start

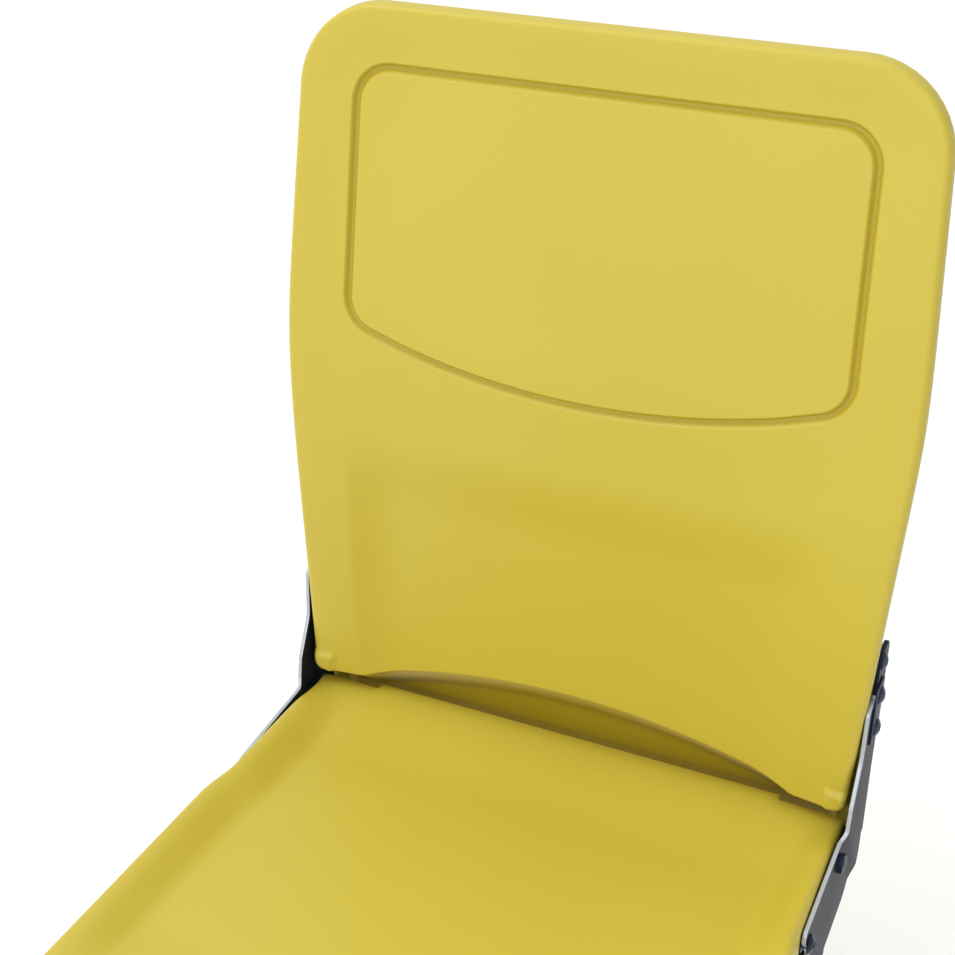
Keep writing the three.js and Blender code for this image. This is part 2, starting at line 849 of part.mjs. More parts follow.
function panHollow() {
  const outline = {
    low: seatHollowFront - seatFront,
    high: seatRear - seatHollowRear,
    lowCorner: seatHollowCorner,
    highCorner: seatHollowCorner,
    half: (setback) => panHalf(setback) - seatHollowSide,
  };
  const ends = cornerShares.flatMap((share) => [
    outline.low + share * seatHollowCorner,
    outline.high - share * seatHollowCorner,
  ]);
  const middle = panRowShares.map((share) => -share * seatFront);
  const low = outline.low + seatHollowCorner;
  const high = outline.high - seatHollowCorner;
  const inside = middle.filter((v) => v > low && v < high);
  const rows = ascending([outline.low, outline.high, ...ends, ...inside]);
  const columns = (v) => columnsAcross(halfAt(outline, v), seatWall, plainColumnShares);
  const upper = (x, setback) => rimPlane(setback) - dish(x, setback) - seatWall;
  const lower = (x, setback) => rimPlane(setback) - seatDepth + seatWall;
  return solidOf(slab(rows, columns, upper, lower));
}

const armInner = plateInner - armStepIn;
const armOuter = armInner + sheet;
const nutInner = armInner - touchGap - nutHeight;
const bushOuter = nutInner - touchGap;
const bushInner = bushOuter - bushLength;
const bushSeat = bushOuter - bushFlange - touchGap;
const bufferOuter = nutInner - touchGap;

function seatPan() {
  const past = seatRearHalfWidth + cutOverrun;
  const pocket = barX(pinPocketRadius, bushSeat, past, roundSides);
  const socket = barX(bushRadius + touchGap, bushInner - touchGap, past, roundSides);
  const slotInner = bufferOuter - bufferLength - slotClearance;
  const slotTop = bufferRadius + touchGap - stopDrop;
  const slotWidth = 2 * (bufferRadius + slotClearance);
  const slot = new THREE.BoxGeometry(past - slotInner, slotWidth, seatDepth);
  slot.translate((past + slotInner) / 2, -stopReach, slotTop - seatDepth / 2);
  const vent = barZ(seatVentRadius, -seatDepth - cutOverrun, cutOverrun - seatDepth);
  return cut(
    panSolid(),
    panHollow(),
    solidOf(vent.translate(0, -seatVentReach, rimPlane(-seatVentReach))),
    ...bothSides(pocket.translate(0, -pivotReach, -pivotDrop)),
    ...bothSides(socket.translate(0, -pivotReach, -pivotDrop)),
    ...bothSides(slot),
  );
}

// Side plates. The sheet steps in along the line from the elbow to the heel.

const plateCorners = [
  [-armReach, -armTopDrop, armTipCorner],
  [-toeReach, -plateDrop, toeCorner],
  [heelSetback, -plateDrop, heelCorner],
  [plateWaistSetback, plateWaistHeight, plateWaistCorner],
  [plateTopRear, plateTop, plateTopCorner],
  [plateTopFront, plateTop, plateTopCorner],
  [neckSetback, neckHeight, neckCorner],
  [shoulderSetback, shoulderHeight, shoulderCorner],
  [wristSetback, wristHeight, wristCorner],
  [-kneeReach, kneeHeight, kneeCorner],
  [-elbowReach, -armTopDrop, elbowCorner],
];

// Between two stepped faces, seen along the step: x over the distance across it
function steppedLayer(inner, outer) {
  const far = backHeight;
  const line = new THREE.Vector2(heelSetback + elbowReach, armTopDrop - plateDrop).normalize();
  const across = new THREE.Vector3(0, -line.y, line.x);
  const heel = new THREE.Vector3(0, heelSetback, -plateDrop);
  const shape = new THREE.Shape();
  shape.moveTo(-far, outer);
  shape.lineTo(-far, inner);
  shape.lineTo(-armStepLead, inner);
  if (inner > 0) shape.lineTo(armStepTail, inner + armStepIn);
  shape.lineTo(far, inner > 0 ? inner + armStepIn : inner);
  shape.lineTo(far, outer + armStepIn);
  shape.lineTo(armStepTail, outer + armStepIn);
  shape.lineTo(-armStepLead, outer);
  shape.closePath();
  const sideways = new THREE.Vector3(1, 0, 0);
  const axes = new THREE.Matrix4().makeBasis(across, sideways, across.clone().cross(sideways));
  const layer = extrude(shape, 2 * far).translate(0, 0, -far).applyMatrix4(axes);
  return layer.translate(heel.x, heel.y, heel.z);
}

function plateSolid() {
  const beyond = plateInner + sheet + cutOverrun;
  const flangeEdge = armOuter - flangeDepth;
  const whole = sidewaysExtrude(roundedShape(plateCorners), 0, beyond);
  const innerShape = roundedShape(movedIn(plateCorners, sheet));
  const inside = sidewaysExtrude(innerShape, -cutOverrun, beyond + cutOverrun);
  const lowerBack = new THREE.BoxGeometry(beyond - flangeEdge, heelSetback + toeReach, plateDrop);
  const flangeStart = toeCorner - toeReach;
  lowerBack.translate(
    (beyond + flangeEdge) / 2,
    flangeStart + (heelSetback + toeReach) / 2,
    -flangeTop - plateDrop / 2,
  );
  const web = solidOf(whole).intersect(solidOf(steppedLayer(armInner, armOuter)));
  const under = solidOf(steppedLayer(0, armOuter));
  const flange = cut(solidOf(whole), solidOf(inside)).intersect(solidOf(lowerBack)).intersect(under);
  return join(web, flange);
}

const beamBoltX = beamHalfLength - beamBoltInset;
const beamBoltSetbacks = [beamSetback - beamBoltSpacing / 2, beamSetback + beamBoltSpacing / 2];

function sidePlate() {
  const hole = boltRadius + boltClearance;
  const across = [0, plateInner + sheet + cutOverrun];
  const screwHoles = Object.values(backScrews).map(({ setback, height }) =>
    barX(hole, ...across).translate(0, setback, height),
  );
  const armHoles = [
    barX(hole, ...across).translate(0, -pivotReach, -pivotDrop),
    barX(hole, ...across).translate(0, -stopReach, -stopDrop),
  ];
  const flangeHoles = beamBoltSetbacks.map((setback) =>
    barZ(hole, -plateDrop - cutOverrun, cutOverrun - plateDrop).translate(beamBoltX, setback, 0),
  );
  return cut(plateSolid(), ...[...screwHoles, ...armHoles, ...flangeHoles].map(solidOf));
}

// Pads, screws and inserts of the backrest

function clampPad() {
  const { middle, lower } = backScrews;
  const halfHeight = (middle.height - lower.height) / 2 + padOverlap;
  const centre = [(middle.setback + lower.setback) / 2, (middle.height + lower.height) / 2];
  const lean = Math.atan2(lower.setback - middle.setback, middle.height - lower.height);
  const from = plateInner + sheet + touchGap;
  const pad = sidewaysExtrude(rectangle(padHalfWidth, halfHeight, padCorner), from, from + padThickness);
  pad.rotateX(lean).translate(0, ...centre);
  const hole = boltRadius + boltClearance;
  const holes = [middle, lower].map(({ setback, height }) =>
    solidOf(barX(hole, from - cutOverrun, from + cutOverrun).translate(0, setback, height)),
  );
  return cut(solidOf(pad), ...holes);
}

// Underframe

const beamTop = -plateDrop - touchGap;
const beamMiddle = beamTop - beamDepth / 2;
const floor = -wingHeight;

function tubeShape(halfA, halfB, wall, corner) {
  const shape = rectangle(halfA, halfB, corner);
  shape.holes.push(rectangle(halfA - wall, halfB - wall, corner - wall));
  return shape;
}

function crossBeam() {
  const shape = tubeShape(beamWidth / 2, beamDepth / 2, beamWall, beamCorner);
  const beam = sidewaysExtrude(shape, -beamHalfLength, beamHalfLength).translate(0, beamSetback, beamMiddle);
  const hole = boltRadius + boltClearance;
  const holes = beamBoltSetbacks.flatMap((setback) =>
    bothSides(barZ(hole, -beamDepth, beamDepth).translate(beamBoltX, setback, beamMiddle)),
  );
  return cut(solidOf(beam), ...holes);
}

function beamCap() {
  const plug = rectangle(
    beamWidth / 2 - beamWall - touchGap,
    beamDepth / 2 - beamWall - touchGap,
    beamCorner - beamWall,
  );
  const lid = rectangle(beamWidth / 2, beamDepth / 2, beamCorner);
  const from = beamHalfLength + touchGap;
  const cap = join(
    solidOf(sidewaysExtrude(lid, from, from + capThickness)),
    solidOf(sidewaysExtrude(plug, from - capPlugLength, from + capThickness / 2)),
  );
  return geometryOf(cap).translate(0, beamSetback, beamMiddle);
}

function foot() {
  const shape = rectangle(footWidth / 2, footLength / 2, footCorner);
  for (const x of [-anchorSpacingX / 2, anchorSpacingX / 2])
    for (const y of [-anchorSpacingY / 2, anchorSpacingY / 2])
      shape.holes.push(new THREE.Path().absarc(x, y, anchorHoleRadius, 0, 2 * Math.PI));
  return extrude(shape, footThickness, smallSides / 2).translate(legOffset, footSetback, floor);
}

const footTop = floor + footThickness + touchGap;

function leg() {
  const shape = tubeShape(legWidth / 2, beamWidth / 2, legWall, legCorner);
  const top = beamTop - beamDepth - touchGap;
  return extrude(shape, top - footTop).translate(legOffset, beamSetback, footTop);
}

function gusset(reach, side) {
  const face = beamSetback + side * (beamWidth / 2 + touchGap);
  const corners = [
    [0, 0],
    [reach, 0],
    [reach, gussetLip],
    [gussetLip, gussetHeight],
    [0, gussetHeight],
  ];
  const shape = new THREE.Shape(corners.map(([a, b]) => new THREE.Vector2(face + side * a, footTop + b)));
  const half = gussetThickness / 2;
  return sidewaysExtrude(shape, legOffset - half, legOffset + half);
}

// All pieces, in one assembly

const assembly = new THREE.Group();

function place(name, geometry, material, isLeft = false) {
  const mesh = new THREE.Mesh(geometry, material);
  mesh.name = name;
  if (isLeft) mesh.scale.x = -1;
  assembly.add(mesh);
}

function placePair(name, geometry, material) {
  place(`${name}_right`, geometry, material);
  place(`${name}_left`, geometry, material, true);
}

place("back_shell", geometryOf(backShell()), yellowPlastic);
place("seat_pan", geometryOf(seatPan()), yellowPlastic);
placePair("side_plate", geometryOf(sidePlate()), darkPaint);
placePair("clamp_pad", geometryOf(clampPad()), navyPlastic);

for (const [level, { setback, height }] of Object.entries(backScrews)) {
  const plateFace = plateInner + sheet + touchGap;
  const under = level === "upper" ? plateFace : plateFace + padThickness + touchGap;
  const insert = ring(boltRadius + touchGap, insertRadius, landFace - insertLength, landFace);
  placePair(`back_insert_${level}`, insert.translate(0, setback, height), brass);
  const screw = roundBolt(screwHeadRadius, screwHeadHeight, under - landFace + screwGrip);
  placePair(`back_screw_${level}`, screw.translate(under, setback, height), zincSteel);
}

const boltFace = armOuter + touchGap;
const pivotBolt = hexBolt(boltFace - bushInner - pinEndInset).translate(boltFace, -pivotReach, -pivotDrop);
placePair("pivot_bolt", pivotBolt, darkPaint);
placePair("pivot_nut", hexNut().translate(nutInner, -pivotReach, -pivotDrop), darkPaint);

const bush = turned([
  [bushInner, boltRadius + touchGap],
  [bushInner, bushRadius],
  [bushOuter - bushFlange, bushRadius],
  [bushOuter - bushFlange, bushFlangeRadius],
  [bushOuter, bushFlangeRadius],
  [bushOuter, boltRadius + touchGap],
]);
placePair("pivot_bush", bush.translate(0, -pivotReach, -pivotDrop), whiteNylon);

const stopBolt = roundBolt(stopHeadRadius, stopHeadHeight, boltFace - bufferOuter + bufferLength);
placePair("stop_bolt", stopBolt.translate(boltFace, -stopReach, -stopDrop), darkPaint);
placePair("stop_nut", hexNut().translate(nutInner, -stopReach, -stopDrop), darkPaint);
const buffer = ring(boltRadius + touchGap, bufferRadius, bufferOuter - bufferLength, bufferOuter, roundSides);
placePair("stop_buffer", buffer.translate(0, -stopReach, -stopDrop), blackRubber);

place("cross_beam", geometryOf(crossBeam()), darkPaint);
placePair("beam_cap", beamCap(), blackPlastic);

const flangeFace = sheet + touchGap - plateDrop;
const beamNutTop = beamTop - beamDepth - touchGap;
const uprightBolt = hexBolt(flangeFace - beamNutTop + nutHeight).rotateY(-Math.PI / 2);
const uprightNut = hexNut().rotateY(-Math.PI / 2);
["front", "rear"].forEach((end, index) => {
  const setback = beamBoltSetbacks[index];
  placePair(`beam_bolt_${end}`, uprightBolt.clone().translate(beamBoltX, setback, flangeFace), zincSteel);
  const nut = uprightNut.clone().translate(beamBoltX, setback, beamNutTop - nutHeight);
  placePair(`beam_nut_${end}`, nut, zincSteel);
});

placePair("leg", leg(), darkPaint);
placePair("foot", foot(), darkPaint);
placePair("gusset_front", gusset(gussetFrontLength, -1), darkPaint);
placePair("gusset_rear", gusset(gussetRearLength, 1), darkPaint);

const extent = new THREE.Box3().setFromObject(assembly);
assembly.position.set(0, -(extent.min.y + extent.max.y) / 2, wingHeight);

const stadiumSeat = new THREE.Group();
stadiumSeat.add(assembly);
export default stadiumSeat;
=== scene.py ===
"""The looks of a tip-up stadium seat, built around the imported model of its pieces."""

import json
import math

import bmesh
import bpy
import numpy as np
from mathutils import Matrix, Vector, geometry


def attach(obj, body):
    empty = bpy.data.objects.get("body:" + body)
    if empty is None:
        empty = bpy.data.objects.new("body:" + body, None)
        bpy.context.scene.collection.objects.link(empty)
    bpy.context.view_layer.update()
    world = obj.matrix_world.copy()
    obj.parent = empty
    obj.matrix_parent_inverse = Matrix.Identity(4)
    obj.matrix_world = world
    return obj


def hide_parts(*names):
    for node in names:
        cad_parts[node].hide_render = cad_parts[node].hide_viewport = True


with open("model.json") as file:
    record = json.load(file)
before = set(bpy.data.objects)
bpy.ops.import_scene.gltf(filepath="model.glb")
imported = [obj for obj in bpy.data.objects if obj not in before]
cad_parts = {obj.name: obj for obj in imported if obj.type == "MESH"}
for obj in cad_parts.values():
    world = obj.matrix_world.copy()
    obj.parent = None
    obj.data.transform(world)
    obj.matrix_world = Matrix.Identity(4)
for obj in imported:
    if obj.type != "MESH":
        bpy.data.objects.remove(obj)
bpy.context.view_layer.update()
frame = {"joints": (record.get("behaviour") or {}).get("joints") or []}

# Camera. A standing person's view of the seat from its front right, looking down on it.
# The lens and the place give the photograph's perspective.
camera_place = Vector((0.3484, -0.71565, 1.2334))
camera_yaw = math.radians(25.40)
camera_pitch = math.radians(32.18)
camera_roll = math.radians(1.69)
camera_lens = 62.0
camera_sensor = 36.0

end

| PROBLEM TO WORK ON |
What is the number of lines above that contain the string "Identity"? Answer with the number alone.

| ANSWER TO THIS TASK |
2